▸ **The task**: Go through the data below and gather each line containing "axis".

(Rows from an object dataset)
::::

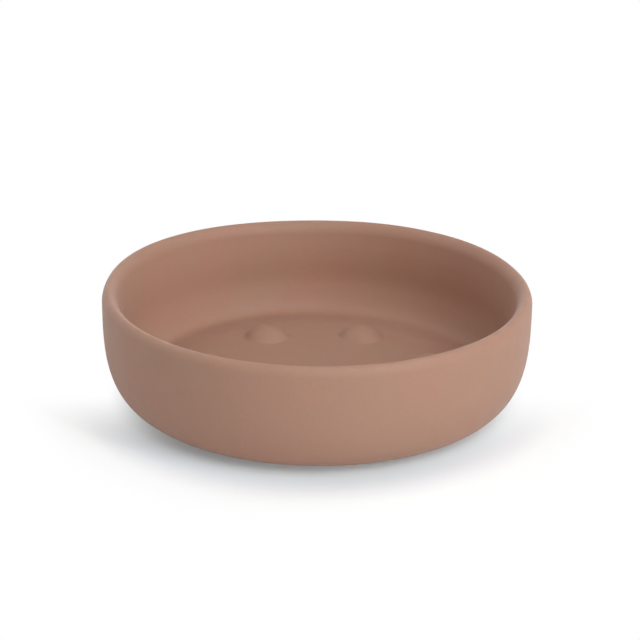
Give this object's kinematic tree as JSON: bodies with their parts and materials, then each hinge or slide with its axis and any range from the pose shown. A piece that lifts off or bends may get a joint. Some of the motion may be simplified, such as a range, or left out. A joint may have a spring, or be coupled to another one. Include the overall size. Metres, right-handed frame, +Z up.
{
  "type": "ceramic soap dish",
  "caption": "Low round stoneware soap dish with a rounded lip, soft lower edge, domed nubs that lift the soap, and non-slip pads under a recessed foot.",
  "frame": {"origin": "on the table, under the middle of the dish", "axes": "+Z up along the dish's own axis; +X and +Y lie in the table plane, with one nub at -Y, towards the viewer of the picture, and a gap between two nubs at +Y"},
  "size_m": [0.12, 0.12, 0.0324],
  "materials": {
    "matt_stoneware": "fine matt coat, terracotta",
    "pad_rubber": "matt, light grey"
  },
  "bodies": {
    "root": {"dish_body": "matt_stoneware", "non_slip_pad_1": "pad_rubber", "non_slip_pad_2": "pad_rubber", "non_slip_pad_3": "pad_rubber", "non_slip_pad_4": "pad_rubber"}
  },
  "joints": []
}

::::

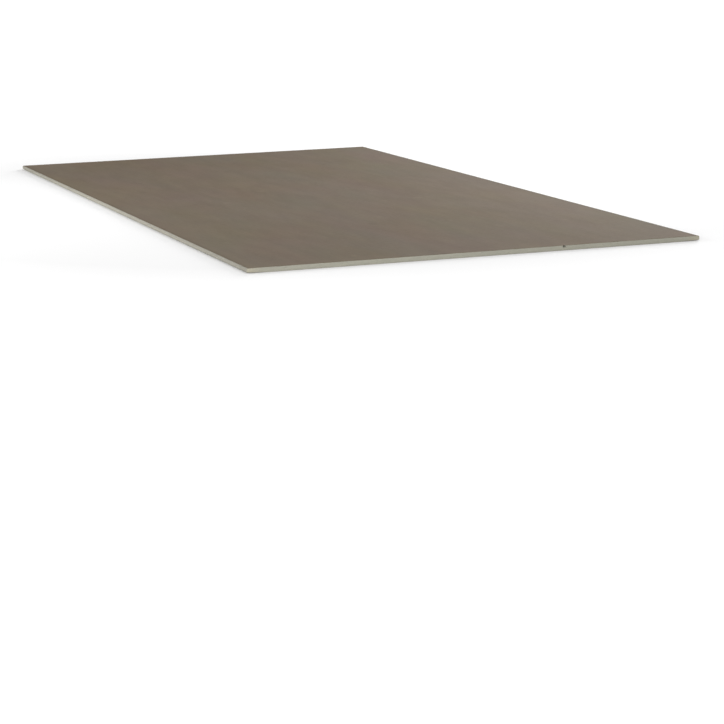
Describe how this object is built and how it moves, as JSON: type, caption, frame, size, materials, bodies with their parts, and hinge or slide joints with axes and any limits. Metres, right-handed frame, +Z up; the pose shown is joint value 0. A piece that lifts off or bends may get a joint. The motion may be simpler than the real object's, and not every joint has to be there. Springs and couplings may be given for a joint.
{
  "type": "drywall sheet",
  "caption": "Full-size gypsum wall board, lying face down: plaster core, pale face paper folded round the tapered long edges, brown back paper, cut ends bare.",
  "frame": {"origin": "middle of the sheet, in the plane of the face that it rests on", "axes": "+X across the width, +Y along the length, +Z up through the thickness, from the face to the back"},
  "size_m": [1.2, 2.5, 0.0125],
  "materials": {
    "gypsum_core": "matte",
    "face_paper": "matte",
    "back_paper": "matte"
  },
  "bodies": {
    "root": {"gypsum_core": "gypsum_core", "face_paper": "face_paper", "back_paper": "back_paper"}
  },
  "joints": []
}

::::

▸ **Written reply**:
Give this object's kinematic tree as JSON: bodies with their parts and materials, then each hinge or slide with its axis and any range from the pose shown. A piece that lifts off or bends may get a joint. Some of the motion may be simplified, such as a range, or left out. A joint may have a spring, or be coupled to another one. Include the overall size. Metres, right-handed frame, +Z up.
  "frame": {"origin": "on the table, under the middle of the dish", "axes": "+Z up along the dish's own axis; +X and +Y lie in the table plane, with one nub at -Y, towards the viewer of the picture, and a gap between two nubs at +Y"},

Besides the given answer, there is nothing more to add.